To illustrate further this idea of awakening through suffering, I would like to give a basic example. When you walk through a well-lit room filled with objects, you can easily avoid entangling with these objects; you touch nothing. If you were to walk through the same room with the lights turned off, you may become entangled with the objects in the room. You would bump and scrape yourself and perhaps fall down a few times. Soon, you would become quite intimate with the room and all of the objects within it and you would have the bruises and scars to prove it. Of course the reference to light and darkness in this example is not in any way related to good and evil. The darkness here refers to the primordial darkness out of which all things emanate, that darkness which contains the mystery of Life. The orthodox Christian walks through the room with the light of his theology, of his faith and touches nothing; he avoids the experience of the landscape around him. He sees the landscape but does not have intimate knowledge of it. That is, he sees the symbols but does not touch them or feel them and does not see the reference to which they point. The sage, on the other hand, is the one who enters into that mystery, in darkness.

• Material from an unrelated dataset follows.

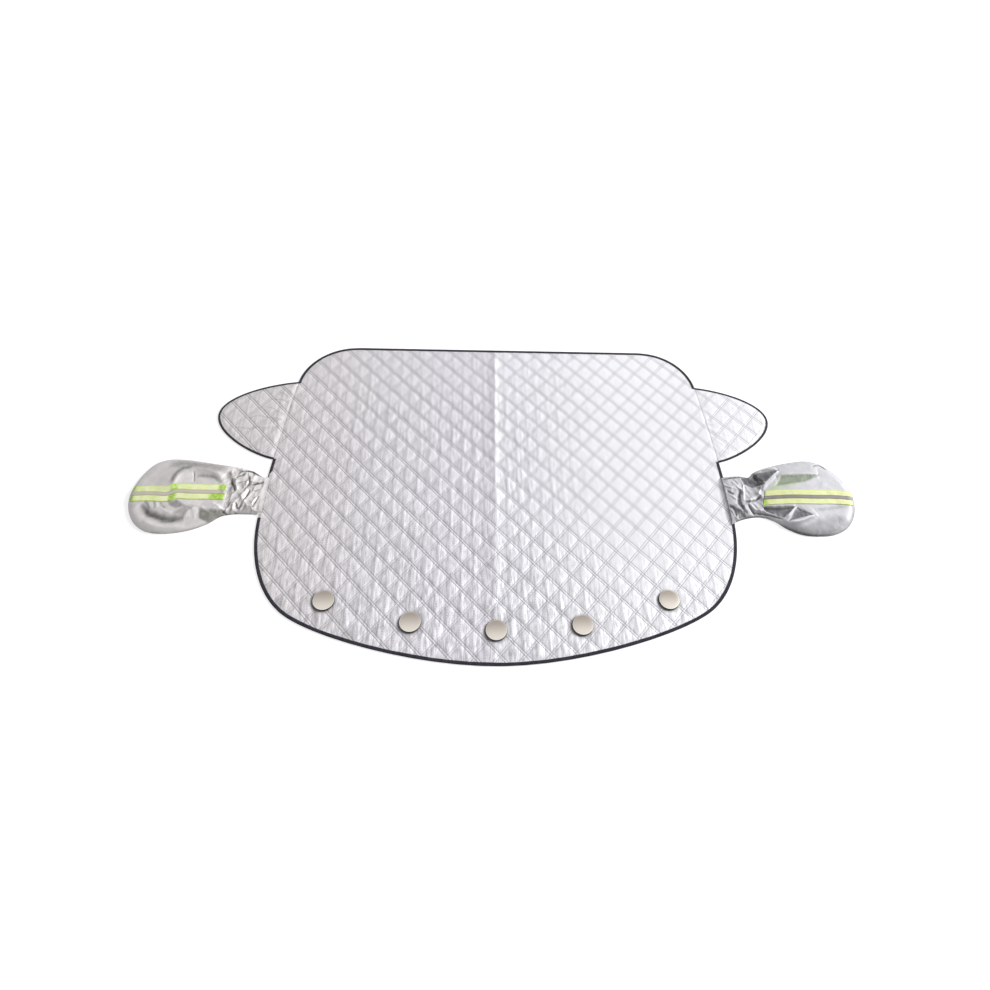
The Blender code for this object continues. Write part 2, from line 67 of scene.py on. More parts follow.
def crumple(x, y, seed):  # tilted facets, about one to each unit: their height, and how near a crease is
    i0, j0 = np.floor(x), np.floor(y)
    lowest, second = np.full(x.shape, 9.0), np.full(x.shape, 9.0)
    for di in (-1, 0, 1):
        for dj in (-1, 0, 1):
            i, j = i0 + di, j0 + dj
            dx, dy = x - i - scattered(i, j, seed), y - j - scattered(i, j, seed + 5)
            tilt = (scattered(i, j, seed + 9) - 0.5) * dx + (scattered(i, j, seed + 13) - 0.5) * dy
            level = dx * dx + dy * dy + 1.1 * tilt
            second = np.minimum(second, np.maximum(level, lowest))
            lowest = np.minimum(lowest, level)
    return lowest, second - lowest


def smoothStep(value, low, high):
    t = np.clip((value - low) / (high - low), 0, 1)
    return t * t * (3 - 2 * t)


def bell(distance, width):  # 1 at no distance, and nearly 0 at twice the width
    return np.exp(-((distance / width) ** 2))


def faded(share, gain, power):  # 0 at both ends of a path, 1 along its middle
    return np.clip(gain * share * (1 - share), 0, 1) ** power


# Outlines, as arrays of plan points

def nodePoints(name):
    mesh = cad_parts[name].data
    points = np.empty(len(mesh.vertices) * 3)
    mesh.vertices.foreach_get("co", points)
    return points.reshape(-1, 3)


def hull(points):  # counter-clockwise, without points on straight runs
    tolerance = 0.00002
    ordered = sorted(set(map(tuple, np.round(points[:, :2], 6))))

    def chain(items):
        found = []
        for p in items:
            while len(found) > 1:
                ax, ay = found[-1][0] - found[-2][0], found[-1][1] - found[-2][1]
                bx, by = p[0] - found[-2][0], p[1] - found[-2][1]
                if ax * by - ay * bx > tolerance * math.hypot(bx, by):
                    break
                found.pop()
            found.append(p)
        return found[:-1]

    return np.array(chain(ordered) + chain(ordered[::-1]))


def smoothLine(points, step, closed):  # a curve through the points, evenly divided
    points = np.asarray(points, float)
    count = len(points)
    fine = []
    for i in range(count if closed else count - 1):
        p = [points[(i + k) % count] if closed else points[min(max(i + k, 0), count - 1)] for k in (-1, 0, 1, 2)]
        gaps = [max(np.linalg.norm(p[k + 1] - p[k]), 1e-6) for k in range(3)]
        m1 = (p[1] - p[0]) / gaps[0] - (p[2] - p[0]) / (gaps[0] + gaps[1]) + (p[2] - p[1]) / gaps[1]
        m2 = (p[2] - p[1]) / gaps[1] - (p[3] - p[1]) / (gaps[1] + gaps[2]) + (p[3] - p[2]) / gaps[2]
        if not closed and i == 0:
            m1 = (p[2] - p[1]) / gaps[1]
        if not closed and i == count - 2:
            m2 = (p[2] - p[1]) / gaps[1]
        t = np.linspace(0, 1, 24, endpoint=False)[:, None]
        fine.append(
            (2 * t**3 - 3 * t**2 + 1) * p[1] + (t**3 - 2 * t**2 + t) * m1 * gaps[1]
            + (-2 * t**3 + 3 * t**2) * p[2] + (t**3 - t**2) * m2 * gaps[1]
        )
    fine = np.vstack(fine + [points[:1] if closed else points[-1:]])
    return evenly(fine, step, closed)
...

And while he will stumble, get hurt and bleed, he soon becomes quite intimate with the landscape. Here he has his own experience through pain and finally emerges bearing the scars of his journey but with intimate or "secret" knowledge of the mystery. Psychologically speaking, the sage enters into the depths of his own psyche and reconciles with them. In doing so, he becomes unified in himself, a person living out of his own center, not according to some teaching or socially established norm or ideology.

13 Gibran Khalil Gibran - The Prophet

The greatest sinners are the saints and the greatest whores are the nuns. He who is so driven to wash himself clean is ensnared by a dirty desire that cannot be purified.